* _Entries provided_:
::::
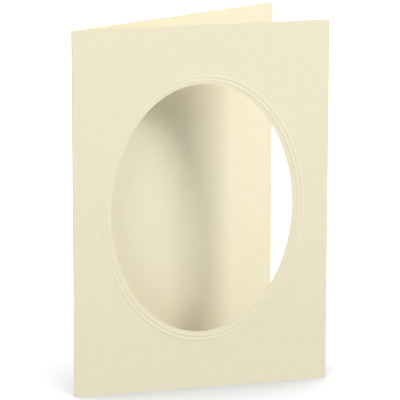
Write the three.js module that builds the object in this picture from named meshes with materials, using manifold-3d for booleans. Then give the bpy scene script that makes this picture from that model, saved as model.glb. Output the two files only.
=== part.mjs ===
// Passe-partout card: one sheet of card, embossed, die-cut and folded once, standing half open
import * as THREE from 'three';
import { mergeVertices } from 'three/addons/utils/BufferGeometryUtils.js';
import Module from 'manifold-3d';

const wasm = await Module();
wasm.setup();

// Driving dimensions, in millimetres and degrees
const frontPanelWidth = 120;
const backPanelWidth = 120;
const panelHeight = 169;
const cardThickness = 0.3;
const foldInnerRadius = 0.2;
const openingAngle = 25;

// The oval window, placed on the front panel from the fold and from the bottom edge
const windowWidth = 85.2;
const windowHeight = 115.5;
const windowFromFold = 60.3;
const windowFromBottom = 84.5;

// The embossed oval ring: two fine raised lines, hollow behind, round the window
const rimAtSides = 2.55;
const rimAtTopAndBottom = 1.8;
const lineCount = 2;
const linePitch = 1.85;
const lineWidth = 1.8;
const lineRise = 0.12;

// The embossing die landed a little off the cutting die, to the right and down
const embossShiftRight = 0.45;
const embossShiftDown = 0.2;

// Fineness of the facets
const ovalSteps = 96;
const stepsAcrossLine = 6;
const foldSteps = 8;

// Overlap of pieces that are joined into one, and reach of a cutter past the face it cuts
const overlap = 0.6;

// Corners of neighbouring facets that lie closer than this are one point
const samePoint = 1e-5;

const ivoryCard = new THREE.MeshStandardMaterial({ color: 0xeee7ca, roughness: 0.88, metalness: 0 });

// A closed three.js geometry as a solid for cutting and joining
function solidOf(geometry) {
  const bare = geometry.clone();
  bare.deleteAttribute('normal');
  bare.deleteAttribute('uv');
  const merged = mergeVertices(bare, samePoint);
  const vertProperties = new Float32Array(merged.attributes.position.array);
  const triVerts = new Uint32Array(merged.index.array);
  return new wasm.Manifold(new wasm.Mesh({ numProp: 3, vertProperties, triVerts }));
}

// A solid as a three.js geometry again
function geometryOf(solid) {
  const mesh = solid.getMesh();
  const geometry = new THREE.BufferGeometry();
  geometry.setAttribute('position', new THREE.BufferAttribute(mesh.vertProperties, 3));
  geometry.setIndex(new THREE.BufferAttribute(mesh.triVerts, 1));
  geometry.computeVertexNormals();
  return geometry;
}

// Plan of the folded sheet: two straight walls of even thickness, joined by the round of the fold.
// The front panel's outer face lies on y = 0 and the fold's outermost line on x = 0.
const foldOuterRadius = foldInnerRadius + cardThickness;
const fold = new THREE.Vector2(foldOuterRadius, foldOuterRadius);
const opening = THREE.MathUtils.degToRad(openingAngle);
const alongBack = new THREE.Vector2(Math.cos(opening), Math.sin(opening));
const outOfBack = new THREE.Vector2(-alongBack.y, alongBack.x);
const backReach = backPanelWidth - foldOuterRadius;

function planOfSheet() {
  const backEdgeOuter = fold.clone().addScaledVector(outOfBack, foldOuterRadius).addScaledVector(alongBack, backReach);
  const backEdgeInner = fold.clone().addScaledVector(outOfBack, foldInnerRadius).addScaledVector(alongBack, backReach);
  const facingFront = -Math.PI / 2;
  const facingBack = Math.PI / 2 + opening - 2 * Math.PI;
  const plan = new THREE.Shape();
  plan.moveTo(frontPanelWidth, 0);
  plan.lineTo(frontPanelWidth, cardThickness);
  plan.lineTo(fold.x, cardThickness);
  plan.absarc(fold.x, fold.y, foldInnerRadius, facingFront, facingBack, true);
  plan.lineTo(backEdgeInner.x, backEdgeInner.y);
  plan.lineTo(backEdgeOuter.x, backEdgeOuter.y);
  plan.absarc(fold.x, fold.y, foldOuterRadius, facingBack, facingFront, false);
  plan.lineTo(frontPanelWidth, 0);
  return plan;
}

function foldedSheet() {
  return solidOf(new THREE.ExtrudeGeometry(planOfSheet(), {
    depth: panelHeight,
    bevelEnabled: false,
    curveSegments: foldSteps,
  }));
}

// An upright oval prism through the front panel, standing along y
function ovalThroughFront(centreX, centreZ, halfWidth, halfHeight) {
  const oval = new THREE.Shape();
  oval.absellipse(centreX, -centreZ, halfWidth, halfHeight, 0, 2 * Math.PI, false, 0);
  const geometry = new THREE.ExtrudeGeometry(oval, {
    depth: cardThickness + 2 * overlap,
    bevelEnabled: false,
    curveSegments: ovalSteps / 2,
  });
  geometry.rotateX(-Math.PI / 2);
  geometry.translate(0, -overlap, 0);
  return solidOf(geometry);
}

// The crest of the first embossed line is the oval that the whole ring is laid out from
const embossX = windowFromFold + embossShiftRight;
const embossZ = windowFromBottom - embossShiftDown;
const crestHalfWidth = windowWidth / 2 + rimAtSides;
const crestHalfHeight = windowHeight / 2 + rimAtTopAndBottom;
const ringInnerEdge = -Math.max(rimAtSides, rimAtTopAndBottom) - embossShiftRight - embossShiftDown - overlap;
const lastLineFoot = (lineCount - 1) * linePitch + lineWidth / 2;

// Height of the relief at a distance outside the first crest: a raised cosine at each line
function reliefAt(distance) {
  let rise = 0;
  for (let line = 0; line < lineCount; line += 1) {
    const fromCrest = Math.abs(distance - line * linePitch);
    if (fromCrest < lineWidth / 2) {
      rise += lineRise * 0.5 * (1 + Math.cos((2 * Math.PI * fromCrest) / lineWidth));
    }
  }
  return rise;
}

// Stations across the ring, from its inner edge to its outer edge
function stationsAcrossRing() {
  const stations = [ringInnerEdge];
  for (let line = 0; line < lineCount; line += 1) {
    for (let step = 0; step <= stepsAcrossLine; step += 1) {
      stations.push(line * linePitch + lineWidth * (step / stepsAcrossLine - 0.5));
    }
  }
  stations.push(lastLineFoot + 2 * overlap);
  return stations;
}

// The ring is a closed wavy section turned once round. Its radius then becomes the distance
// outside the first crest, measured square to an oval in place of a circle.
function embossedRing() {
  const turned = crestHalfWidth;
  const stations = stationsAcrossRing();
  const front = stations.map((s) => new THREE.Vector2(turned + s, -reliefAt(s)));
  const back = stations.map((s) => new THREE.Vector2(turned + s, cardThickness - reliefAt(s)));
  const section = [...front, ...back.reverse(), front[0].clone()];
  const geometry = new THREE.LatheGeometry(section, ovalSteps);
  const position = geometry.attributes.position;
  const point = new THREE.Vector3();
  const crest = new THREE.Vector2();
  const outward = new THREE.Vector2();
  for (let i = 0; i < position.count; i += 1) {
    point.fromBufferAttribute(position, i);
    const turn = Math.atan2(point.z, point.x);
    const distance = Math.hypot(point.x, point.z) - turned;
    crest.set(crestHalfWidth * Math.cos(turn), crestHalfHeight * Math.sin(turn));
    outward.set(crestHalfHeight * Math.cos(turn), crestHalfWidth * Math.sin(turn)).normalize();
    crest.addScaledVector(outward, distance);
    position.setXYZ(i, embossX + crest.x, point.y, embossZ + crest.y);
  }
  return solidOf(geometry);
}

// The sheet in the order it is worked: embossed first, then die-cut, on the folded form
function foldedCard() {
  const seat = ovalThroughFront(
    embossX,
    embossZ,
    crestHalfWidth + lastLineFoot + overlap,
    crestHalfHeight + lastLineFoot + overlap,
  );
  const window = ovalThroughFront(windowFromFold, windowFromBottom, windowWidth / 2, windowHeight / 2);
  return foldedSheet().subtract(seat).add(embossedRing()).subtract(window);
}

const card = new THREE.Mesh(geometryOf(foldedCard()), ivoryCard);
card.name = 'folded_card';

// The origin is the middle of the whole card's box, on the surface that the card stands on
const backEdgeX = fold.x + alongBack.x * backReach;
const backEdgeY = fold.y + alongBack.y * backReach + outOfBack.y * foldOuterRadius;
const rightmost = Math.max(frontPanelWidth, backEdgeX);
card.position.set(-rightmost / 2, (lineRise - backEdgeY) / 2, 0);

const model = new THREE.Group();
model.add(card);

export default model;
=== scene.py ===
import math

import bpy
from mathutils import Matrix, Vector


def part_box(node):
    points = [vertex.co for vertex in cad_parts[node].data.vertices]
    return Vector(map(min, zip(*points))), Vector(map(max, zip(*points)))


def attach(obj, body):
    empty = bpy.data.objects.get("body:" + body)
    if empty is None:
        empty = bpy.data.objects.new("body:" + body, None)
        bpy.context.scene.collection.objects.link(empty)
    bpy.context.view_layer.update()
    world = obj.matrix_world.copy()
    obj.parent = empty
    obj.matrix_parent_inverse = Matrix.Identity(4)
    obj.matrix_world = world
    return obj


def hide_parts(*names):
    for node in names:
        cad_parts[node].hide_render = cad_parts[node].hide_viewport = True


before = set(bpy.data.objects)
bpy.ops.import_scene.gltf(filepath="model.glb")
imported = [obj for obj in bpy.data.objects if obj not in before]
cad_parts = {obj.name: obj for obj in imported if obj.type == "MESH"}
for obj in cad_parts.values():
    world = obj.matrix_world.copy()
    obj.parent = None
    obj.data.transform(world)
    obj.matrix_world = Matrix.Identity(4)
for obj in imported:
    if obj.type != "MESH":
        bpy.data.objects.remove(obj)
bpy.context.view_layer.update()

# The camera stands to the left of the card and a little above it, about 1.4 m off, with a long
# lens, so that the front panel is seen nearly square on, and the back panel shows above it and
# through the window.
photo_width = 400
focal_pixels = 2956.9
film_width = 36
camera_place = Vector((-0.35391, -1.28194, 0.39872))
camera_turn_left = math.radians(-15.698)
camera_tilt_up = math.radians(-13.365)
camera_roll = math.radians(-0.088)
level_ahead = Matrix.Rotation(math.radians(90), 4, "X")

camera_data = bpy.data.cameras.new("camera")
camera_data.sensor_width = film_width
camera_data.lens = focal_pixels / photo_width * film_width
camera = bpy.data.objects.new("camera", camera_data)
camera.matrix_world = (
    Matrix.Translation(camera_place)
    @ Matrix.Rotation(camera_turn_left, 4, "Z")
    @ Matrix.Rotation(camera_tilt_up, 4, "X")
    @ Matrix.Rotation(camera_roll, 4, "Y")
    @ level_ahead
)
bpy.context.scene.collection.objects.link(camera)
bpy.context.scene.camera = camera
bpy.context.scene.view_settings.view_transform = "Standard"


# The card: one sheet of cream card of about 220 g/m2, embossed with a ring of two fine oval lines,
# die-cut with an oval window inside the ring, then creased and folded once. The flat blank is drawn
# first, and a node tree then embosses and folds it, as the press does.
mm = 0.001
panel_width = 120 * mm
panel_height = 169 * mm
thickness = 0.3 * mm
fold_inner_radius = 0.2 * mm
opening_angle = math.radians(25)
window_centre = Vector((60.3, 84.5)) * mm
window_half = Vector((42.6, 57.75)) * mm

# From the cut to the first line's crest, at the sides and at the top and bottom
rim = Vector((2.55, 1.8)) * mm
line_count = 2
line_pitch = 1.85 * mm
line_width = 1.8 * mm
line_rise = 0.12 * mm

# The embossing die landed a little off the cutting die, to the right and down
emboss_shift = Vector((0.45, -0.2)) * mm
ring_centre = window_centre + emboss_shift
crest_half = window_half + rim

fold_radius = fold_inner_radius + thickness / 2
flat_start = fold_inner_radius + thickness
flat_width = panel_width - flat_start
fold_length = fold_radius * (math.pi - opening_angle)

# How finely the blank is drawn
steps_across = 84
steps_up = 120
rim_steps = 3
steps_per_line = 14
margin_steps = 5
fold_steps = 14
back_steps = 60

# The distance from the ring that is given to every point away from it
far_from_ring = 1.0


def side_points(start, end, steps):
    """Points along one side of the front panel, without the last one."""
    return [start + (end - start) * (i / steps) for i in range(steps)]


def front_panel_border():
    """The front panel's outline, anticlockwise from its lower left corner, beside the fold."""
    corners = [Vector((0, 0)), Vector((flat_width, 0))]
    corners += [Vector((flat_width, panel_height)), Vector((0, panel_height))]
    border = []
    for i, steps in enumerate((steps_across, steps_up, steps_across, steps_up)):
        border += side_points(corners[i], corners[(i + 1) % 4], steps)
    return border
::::
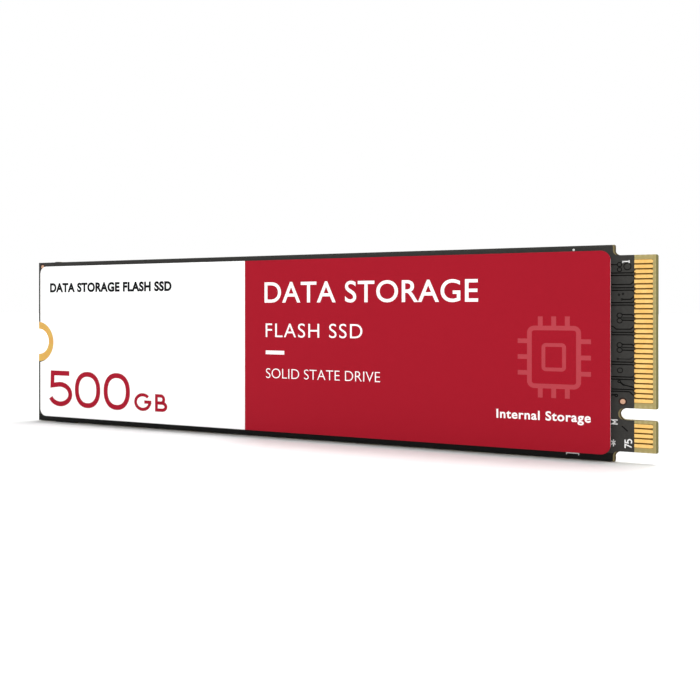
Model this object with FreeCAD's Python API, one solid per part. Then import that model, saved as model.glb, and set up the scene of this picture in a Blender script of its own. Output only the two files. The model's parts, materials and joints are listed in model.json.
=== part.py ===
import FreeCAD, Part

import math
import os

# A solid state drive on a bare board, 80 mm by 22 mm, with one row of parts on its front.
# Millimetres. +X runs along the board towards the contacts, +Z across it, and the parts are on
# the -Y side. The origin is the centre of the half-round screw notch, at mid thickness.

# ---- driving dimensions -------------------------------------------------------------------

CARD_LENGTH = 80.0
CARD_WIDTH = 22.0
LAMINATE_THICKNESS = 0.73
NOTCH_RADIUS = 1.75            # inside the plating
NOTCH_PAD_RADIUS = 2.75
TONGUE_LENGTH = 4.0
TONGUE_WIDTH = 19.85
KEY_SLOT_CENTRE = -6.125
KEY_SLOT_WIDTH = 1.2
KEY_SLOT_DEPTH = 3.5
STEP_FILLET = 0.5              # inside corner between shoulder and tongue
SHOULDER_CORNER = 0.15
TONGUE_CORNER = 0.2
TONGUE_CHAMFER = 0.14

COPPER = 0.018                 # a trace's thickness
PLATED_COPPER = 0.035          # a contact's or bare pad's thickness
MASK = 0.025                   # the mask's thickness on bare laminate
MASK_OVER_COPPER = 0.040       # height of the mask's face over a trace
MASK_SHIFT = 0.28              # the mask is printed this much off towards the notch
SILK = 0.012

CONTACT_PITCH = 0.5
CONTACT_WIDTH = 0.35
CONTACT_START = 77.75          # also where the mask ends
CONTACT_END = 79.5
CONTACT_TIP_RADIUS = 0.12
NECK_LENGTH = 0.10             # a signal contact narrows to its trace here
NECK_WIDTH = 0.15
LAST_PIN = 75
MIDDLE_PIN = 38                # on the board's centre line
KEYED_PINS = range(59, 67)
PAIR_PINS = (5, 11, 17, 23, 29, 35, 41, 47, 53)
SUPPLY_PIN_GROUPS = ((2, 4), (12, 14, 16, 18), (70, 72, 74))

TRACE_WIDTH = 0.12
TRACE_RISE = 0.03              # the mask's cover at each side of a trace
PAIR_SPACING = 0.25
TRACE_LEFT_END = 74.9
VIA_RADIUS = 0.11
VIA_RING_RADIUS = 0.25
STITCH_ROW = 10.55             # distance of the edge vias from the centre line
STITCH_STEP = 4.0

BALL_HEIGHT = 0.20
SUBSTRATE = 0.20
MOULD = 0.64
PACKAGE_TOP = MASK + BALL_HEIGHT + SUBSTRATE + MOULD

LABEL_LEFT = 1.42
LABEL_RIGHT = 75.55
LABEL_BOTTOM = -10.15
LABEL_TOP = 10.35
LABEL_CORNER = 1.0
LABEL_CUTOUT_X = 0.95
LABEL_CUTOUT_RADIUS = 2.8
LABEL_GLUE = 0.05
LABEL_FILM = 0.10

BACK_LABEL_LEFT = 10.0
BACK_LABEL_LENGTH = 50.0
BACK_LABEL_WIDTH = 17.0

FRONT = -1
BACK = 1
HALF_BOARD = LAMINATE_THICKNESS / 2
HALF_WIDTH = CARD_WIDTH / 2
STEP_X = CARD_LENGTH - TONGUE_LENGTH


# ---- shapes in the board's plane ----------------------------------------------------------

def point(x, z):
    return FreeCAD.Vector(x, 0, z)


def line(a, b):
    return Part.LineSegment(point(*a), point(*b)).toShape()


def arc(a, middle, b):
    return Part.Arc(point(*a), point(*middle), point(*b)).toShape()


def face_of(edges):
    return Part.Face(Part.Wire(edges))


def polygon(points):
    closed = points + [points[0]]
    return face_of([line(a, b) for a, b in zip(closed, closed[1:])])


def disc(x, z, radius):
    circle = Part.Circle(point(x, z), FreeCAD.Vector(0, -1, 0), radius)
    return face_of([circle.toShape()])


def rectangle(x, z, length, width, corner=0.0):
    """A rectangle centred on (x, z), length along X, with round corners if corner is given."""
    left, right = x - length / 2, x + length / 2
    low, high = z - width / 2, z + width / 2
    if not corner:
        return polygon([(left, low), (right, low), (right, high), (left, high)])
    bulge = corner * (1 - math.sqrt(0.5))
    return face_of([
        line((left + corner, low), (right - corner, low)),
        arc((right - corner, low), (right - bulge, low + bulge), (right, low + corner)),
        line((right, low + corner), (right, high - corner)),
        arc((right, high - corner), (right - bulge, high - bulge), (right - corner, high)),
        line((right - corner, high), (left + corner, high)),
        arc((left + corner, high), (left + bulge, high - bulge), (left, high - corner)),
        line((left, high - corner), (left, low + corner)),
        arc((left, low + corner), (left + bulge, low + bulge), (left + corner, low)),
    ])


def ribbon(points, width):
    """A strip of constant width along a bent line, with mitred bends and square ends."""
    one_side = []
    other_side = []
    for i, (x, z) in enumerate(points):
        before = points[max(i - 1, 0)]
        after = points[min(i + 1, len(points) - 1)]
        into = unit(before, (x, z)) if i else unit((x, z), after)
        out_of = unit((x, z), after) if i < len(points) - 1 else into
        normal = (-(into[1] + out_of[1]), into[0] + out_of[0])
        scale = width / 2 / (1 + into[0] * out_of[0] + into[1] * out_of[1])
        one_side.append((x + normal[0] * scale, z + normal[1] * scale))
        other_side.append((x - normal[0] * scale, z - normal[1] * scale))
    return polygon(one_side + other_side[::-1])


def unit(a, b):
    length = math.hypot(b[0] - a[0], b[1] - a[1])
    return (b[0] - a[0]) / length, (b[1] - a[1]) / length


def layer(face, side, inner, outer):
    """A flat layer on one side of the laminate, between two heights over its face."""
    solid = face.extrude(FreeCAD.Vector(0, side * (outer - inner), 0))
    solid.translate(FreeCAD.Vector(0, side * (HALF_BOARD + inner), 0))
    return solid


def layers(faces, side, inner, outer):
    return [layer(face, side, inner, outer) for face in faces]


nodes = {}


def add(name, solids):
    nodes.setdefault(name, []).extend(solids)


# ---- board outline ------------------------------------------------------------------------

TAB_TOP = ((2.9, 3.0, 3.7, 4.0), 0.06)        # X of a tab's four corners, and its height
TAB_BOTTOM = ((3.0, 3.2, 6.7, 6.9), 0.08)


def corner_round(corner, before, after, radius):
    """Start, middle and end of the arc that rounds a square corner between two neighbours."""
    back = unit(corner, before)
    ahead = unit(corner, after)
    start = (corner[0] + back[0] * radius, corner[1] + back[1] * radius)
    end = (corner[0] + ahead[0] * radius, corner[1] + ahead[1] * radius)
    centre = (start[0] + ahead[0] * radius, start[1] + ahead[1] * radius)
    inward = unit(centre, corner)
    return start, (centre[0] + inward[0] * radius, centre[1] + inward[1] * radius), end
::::
* _Aim of the exercise_: Emit only the lines from the one containing "Write the three.js" through the one containing "const openingAngle = 25;", copied exactly.

* _Task answer_:
Write the three.js module that builds the object in this picture from named meshes with materials, using manifold-3d for booleans. Then give the bpy scene script that makes this picture from that model, saved as model.glb. Output the two files only.
=== part.mjs ===
// Passe-partout card: one sheet of card, embossed, die-cut and folded once, standing half open
import * as THREE from 'three';
import { mergeVertices } from 'three/addons/utils/BufferGeometryUtils.js';
import Module from 'manifold-3d';

const wasm = await Module();
wasm.setup();

// Driving dimensions, in millimetres and degrees
const frontPanelWidth = 120;
const backPanelWidth = 120;
const panelHeight = 169;
const cardThickness = 0.3;
const foldInnerRadius = 0.2;
const openingAngle = 25;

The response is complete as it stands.